YOUR TASK:
The entries below contain a line with "lay_down = settled([lower, bend, upper])" and a line with "the imported part.". Quote exactly those two lines and all lines between them.

### RECORDS FOR THIS EXERCISE

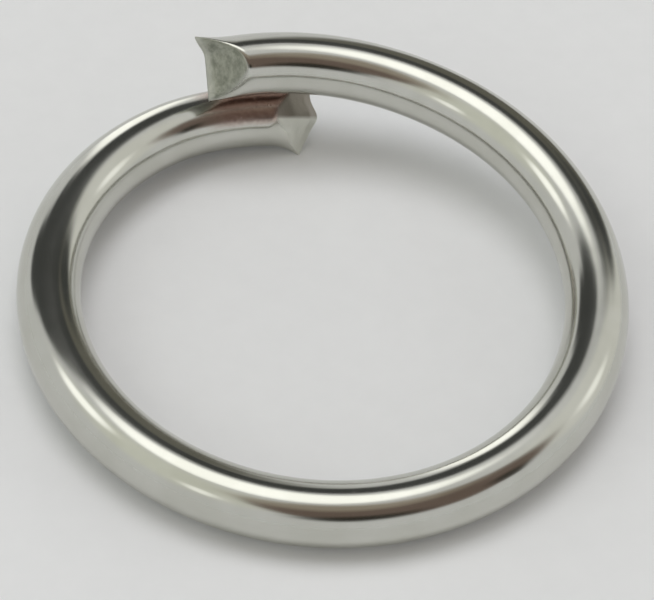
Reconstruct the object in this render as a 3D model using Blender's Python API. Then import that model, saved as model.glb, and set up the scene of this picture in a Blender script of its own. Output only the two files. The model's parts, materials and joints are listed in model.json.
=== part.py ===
"""Split key ring: a single turn of round plated wire whose pinched ends overlap.

The real ring is one length of wire. Here it is three lengths of that wire, which meet
at the front, so that the spring of the wire can be given as two hinges:

  lower_arm   from the lower end, round the left side, to the front
  front_bend  the short stretch opposite the ends; turns on lower_arm, across the wire,
              when the ring is squeezed or spread
  upper_arm   from the front, round the right side, to the upper end, which lies over
              the lower one; turns on front_bend, about the wire itself, when the ends
              are lifted apart to thread a key

Angles run anticlockwise seen from above: 0 is the right side (+X), 90 the back (+Y),
where the ends overlap, and 270 the front (-Y). Lengths are in metres.
"""

import math

import bmesh
import bpy
from mathutils import Matrix, Vector

# Driving dimensions
OUTSIDE_DIAMETER = 0.0200
WIRE_DIAMETER = 0.0021
RISE_PER_TURN = 0.0024
OVERLAP_DEG = 25.0
BEND_DEG = 20.0
SECTION_GAP = 0.0003

# Pinched ends: side cutters leave two flat slopes that meet in a blunt edge
PINCH_LENGTH = 0.0014
EDGE_THICKNESS = 0.00024

# How the ring settles on a flat surface: the way and the angle that its axis leans
LEAN_TOWARDS_DEG = -66.2
LEAN_DEG = 4.47
REST_FLAT_DEPTH = 0.00003

# Fineness
SIDES = 24
STATION_DEG = 5.0

WIRE_RADIUS = WIRE_DIAMETER / 2
COIL_RADIUS = (OUTSIDE_DIAMETER - WIRE_DIAMETER) / 2
BACK_DEG = 90.0
FRONT_DEG = BACK_DEG + 180.0
LOWER_END_DEG = BACK_DEG - OVERLAP_DEG / 2
UPPER_END_DEG = BACK_DEG + 360.0 + OVERLAP_DEG / 2
SPREAD_HINGE_DEG = FRONT_DEG - BEND_DEG / 2
LIFT_HINGE_DEG = FRONT_DEG + BEND_DEG / 2
HALF_GAP_DEG = math.degrees(SECTION_GAP / 2 / COIL_RADIUS)


def coil_point(angle_deg):
    """The middle of the wire at an angle round the coil."""
    angle = math.radians(angle_deg)
    rise = RISE_PER_TURN * (angle_deg - LOWER_END_DEG) / 360
    return Vector((COIL_RADIUS * math.cos(angle), COIL_RADIUS * math.sin(angle), rise))


def coil_directions(angle_deg):
    """(along, outward, upward) at an angle: along the wire, and across it two ways."""
    angle = math.radians(angle_deg)
    outward = Vector((math.cos(angle), math.sin(angle), 0))
    climb = RISE_PER_TURN / (2 * math.pi * COIL_RADIUS)
    along = Vector((-math.sin(angle), math.cos(angle), climb)).normalized()
    return along, outward, outward.cross(along).normalized()


def wire_section(angle_deg):
    """The outline of the wire across one station, with a side facing straight down."""
    _, outward, upward = coil_directions(angle_deg)
    points = []
    for side in range(SIDES):
        turn = 2 * math.pi * (side + 0.5) / SIDES
        offset = outward * math.sin(turn) - upward * math.cos(turn)
        points.append(coil_point(angle_deg) + offset * WIRE_RADIUS)
    return points


def cut_away(bm, near, point, normal):
    """Cuts the wire's end, at `near`, off past a plane, on the side its normal faces."""
    reach = 2 * PINCH_LENGTH
    faces = [f for f in bm.faces if (f.calc_center_median() - near).length < reach]
    parts = set(faces)
    for face in faces:
        parts |= set(face.edges) | set(face.verts)
    bmesh.ops.bisect_plane(
        bm, geom=list(parts), plane_co=point, plane_no=normal, clear_outer=True
    )
    rim = [edge for edge in bm.edges if edge.is_boundary]
    bmesh.ops.edgenet_fill(bm, edges=rim)


def pinch(bm, end_deg, outwards):
    """Pinches an end of the wire; outwards is +1 where the wire runs out of it, else -1.

    The jaws close halfway between upward and inward, so the edge that they leave runs
    halfway between upward and outward.
    """
    along, outward, upward = coil_directions(end_deg)
    squeeze = (upward - outward).normalized()
    half_edge = EDGE_THICKNESS / 2
    slope = math.atan2(WIRE_RADIUS - half_edge, PINCH_LENGTH)
    for side in (1, -1):
        end = coil_point(end_deg)
        normal = squeeze * (side * math.cos(slope)) + along * (outwards * math.sin(slope))
        cut_away(bm, end, end + squeeze * (side * half_edge), normal)


def wire_length(name, first_deg, last_deg):
    """One length of the wire, as a mesh in the coil's own coordinates."""
    bm = bmesh.new()
    count = round((last_deg - first_deg) / STATION_DEG)
    rings = []
    for i in range(count + 1):
        section = wire_section(first_deg + (last_deg - first_deg) * i / count)
        rings.append([bm.verts.new(point) for point in section])
    for ring, following in zip(rings, rings[1:]):
        for i in range(SIDES):
            j = (i + 1) % SIDES
            bm.faces.new((ring[i], following[i], following[j], ring[j]))
    bm.faces.new(rings[0])
    bm.faces.new(rings[-1])
    if first_deg == LOWER_END_DEG:
        pinch(bm, first_deg, outwards=-1)
    if last_deg == UPPER_END_DEG:
        pinch(bm, last_deg, outwards=1)
    bmesh.ops.recalc_face_normals(bm, faces=bm.faces)
    mesh = bpy.data.meshes.new(name)
    bm.to_mesh(mesh)
    bm.free()
    return mesh


def settled(meshes):
    """The turn and shift that lay the coil down: its box centred on the origin, at z = 0."""
    towards = math.radians(LEAN_TOWARDS_DEG)
    axis = Vector((-math.sin(towards), math.cos(towards), 0))
    lean = Matrix.Rotation(math.radians(LEAN_DEG), 4, axis)
    points = [lean @ v.co for mesh in meshes for v in mesh.vertices]
    low = Vector([min(p[i] for p in points) for i in range(3)])
    high = Vector([max(p[i] for p in points) for i in range(3)])
    middle = (low + high) / 2
    drop = Vector((-middle.x, -middle.y, -low.z - REST_FLAT_DEPTH))
    return Matrix.Translation(drop) @ lean


def plated_material(name, tint):
    """Bright nickel plate on steel wire."""
    material = bpy.data.materials.new(name)
    material.use_nodes = True
    shader = material.node_tree.nodes["Principled BSDF"]
    shader.inputs["Base Color"].default_value = (*tint, 1)
    shader.inputs["Metallic"].default_value = 1.0
    shader.inputs["Roughness"].default_value = 0.12
    material.diffuse_color = (*tint, 1)
    return material


def place(name, mesh, lay_down, hinge_deg, parent, tint):
    """Lays a length of wire down, with its origin on the wire's middle at hinge_deg."""
    mesh.transform(lay_down)
    for vertex in mesh.vertices:
        vertex.co.z = max(vertex.co.z, 0.0)
    origin = lay_down @ coil_point(hinge_deg)
    mesh.transform(Matrix.Translation(-origin))
    mesh.shade_smooth()
    mesh.set_sharp_from_angle(angle=math.radians(35))
    mesh.materials.append(plated_material(name + "_plate", tint))
    piece = bpy.data.objects.new(name, mesh)
    bpy.context.scene.collection.objects.link(piece)
    piece.location = origin
    if parent:
        piece.parent = parent
        piece.location = origin - parent.matrix_world.translation
    bpy.context.view_layer.update()
    return piece


def main():
    for old in list(bpy.data.objects):
        bpy.data.objects.remove(old)
    lower = wire_length("lower_arm", LOWER_END_DEG, SPREAD_HINGE_DEG - HALF_GAP_DEG)
    bend = wire_length(
        "front_bend", SPREAD_HINGE_DEG + HALF_GAP_DEG, LIFT_HINGE_DEG - HALF_GAP_DEG
    )
    upper = wire_length("upper_arm", LIFT_HINGE_DEG + HALF_GAP_DEG, UPPER_END_DEG)
    lay_down = settled([lower, bend, upper])
    lower_arm = place(
        "lower_arm", lower, lay_down, SPREAD_HINGE_DEG, None, (0.72, 0.71, 0.67)
    )
    front_bend = place(
        "front_bend", bend, lay_down, SPREAD_HINGE_DEG, lower_arm, (0.70, 0.69, 0.65)
    )
    place("upper_arm", upper, lay_down, LIFT_HINGE_DEG, front_bend, (0.74, 0.73, 0.69))


main()
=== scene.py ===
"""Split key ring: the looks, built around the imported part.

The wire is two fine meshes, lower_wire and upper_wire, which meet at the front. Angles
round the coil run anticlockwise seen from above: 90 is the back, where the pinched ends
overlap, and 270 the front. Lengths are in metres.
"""

import json
import math
from collections import namedtuple

import bmesh
import bpy
import numpy as np
from mathutils import Matrix, Vector


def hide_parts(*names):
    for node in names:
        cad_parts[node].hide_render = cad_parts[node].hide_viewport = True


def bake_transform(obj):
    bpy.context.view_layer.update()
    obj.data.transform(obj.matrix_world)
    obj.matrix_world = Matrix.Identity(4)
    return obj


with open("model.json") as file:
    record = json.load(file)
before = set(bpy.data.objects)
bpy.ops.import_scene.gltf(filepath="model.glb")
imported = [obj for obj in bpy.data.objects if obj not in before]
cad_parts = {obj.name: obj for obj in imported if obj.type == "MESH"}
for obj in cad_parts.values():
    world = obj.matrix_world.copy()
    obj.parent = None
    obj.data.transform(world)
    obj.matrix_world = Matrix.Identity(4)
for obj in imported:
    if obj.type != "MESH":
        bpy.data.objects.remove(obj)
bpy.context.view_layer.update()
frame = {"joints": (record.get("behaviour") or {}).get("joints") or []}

MM = 0.001

# The wire, as the part's source has it
WIRE_RADIUS = 1.05 * MM
COIL_RADIUS = 8.95 * MM
RISE_PER_TURN = 2.4 * MM
OVERLAP_DEG = 25
BEND_DEG = 20
FRONT_DEG = 270
LOWER_END_DEG = 90 - OVERLAP_DEG / 2
UPPER_END_DEG = 450 + OVERLAP_DEG / 2
SPREAD_HINGE_DEG = FRONT_DEG - BEND_DEG / 2
OVERLAP_LENGTH = math.radians(OVERLAP_DEG) * COIL_RADIUS

# How far the real wire springs away from the true coil, and over what stretch of it
LOWER_SPRUNG_IN = 0.20 * MM
LOWER_SPRUNG_DEG = 34
UPPER_SPRUNG_OUT = 0.12 * MM
UPPER_SPRUNG_DEG = 55

# The pinched ends, and the marks on the wire
EDGE_THICKNESS = 0.10 * MM
CREASE = 0.07 * MM
SLOPE_FADE = 0.06 * MM
TOOL_MARK_DEPTH = 0.006 * MM
TOOL_MARK_MM = 0.5
WANDER_SHARE = 0.0022
WANDER_MM = 9.0

# Angles either way from the front, handed to bend
BLEND_NEAR_DEG = 3
BLEND_FAR_DEG = 30

# Fineness of the meshes; stations crowd towards the tip
SIDES = 96
STATIONS = 460
CROWDING = 1.45
SHARP_DEG = 50


# ------------------------------------------------------------------------- small helpers


def smooth(value, low, high):
    """0 below low, 1 above high, and a smooth step between them."""
    t = np.clip((value - low) / (high - low), 0, 1)
    return t * t * (3 - 2 * t)


def soft_min(a, b, width):
    """The smaller of a and b, rounded over where they cross."""
    nearness = np.maximum(width - np.abs(a - b), 0) / width
    return np.minimum(a, b) - nearness * nearness * width / 4


def ripple(along, around, seed, longest):
    """A smooth wandering value of about -1 to 1 over the wire, with no seam around it."""
    random = np.random.default_rng(seed)
    total = 0
    weight = 0
    for octave in range(4):
        for _ in range(3):
            share = 0.6**octave
            turns = random.integers(0, 2 + octave)
            wave = longest / 2**octave * random.uniform(0.7, 1.4)
            phase = random.uniform(0, 2 * math.pi, 2)
            crest = np.sin(along * 2 * math.pi / wave + phase[0])
            total = total + share * crest * np.cos(turns * around + phase[1])
            weight += share
    return total / weight * 1.8


# ----------------------------------------------------------------- the coil in the frame


def joint(name):
    return next(j for j in frame["joints"] if j["name"] == name)


# Both hinges sit on the wire's middle, so the chord between them gives the coil's own x
spread_point = Vector(joint("end_spread")["pos_m"])
lift_point = Vector(joint("end_lift")["pos_m"])
coil_axis = Vector(joint("end_spread")["axis"]).normalized()
chord = lift_point - spread_point
coil_x = (chord - chord.dot(coil_axis) * coil_axis).normalized()
coil_y = coil_axis.cross(coil_x)


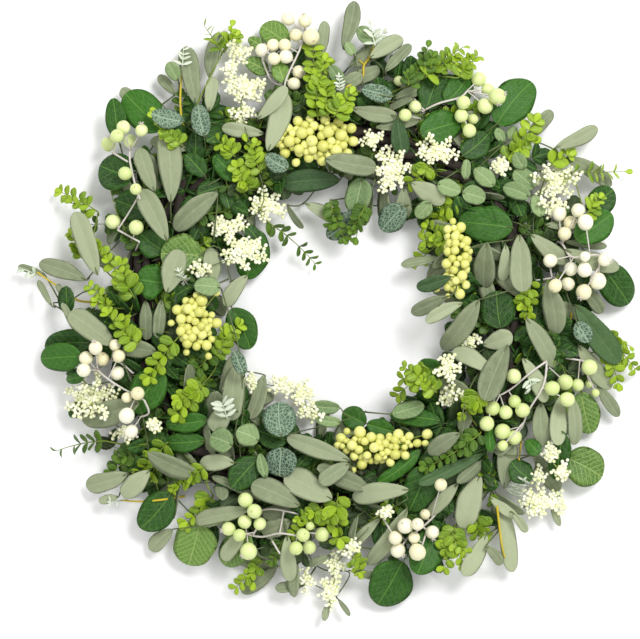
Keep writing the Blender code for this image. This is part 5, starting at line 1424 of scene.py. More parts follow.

######

FULL OUTPUT:
    lay_down = settled([lower, bend, upper])
    lower_arm = place(
        "lower_arm", lower, lay_down, SPREAD_HINGE_DEG, None, (0.72, 0.71, 0.67)
    )
    front_bend = place(
        "front_bend", bend, lay_down, SPREAD_HINGE_DEG, lower_arm, (0.70, 0.69, 0.65)
    )
    place("upper_arm", upper, lay_down, LIFT_HINGE_DEG, front_bend, (0.74, 0.73, 0.69))


main()
=== scene.py ===
"""Split key ring: the looks, built around the imported part.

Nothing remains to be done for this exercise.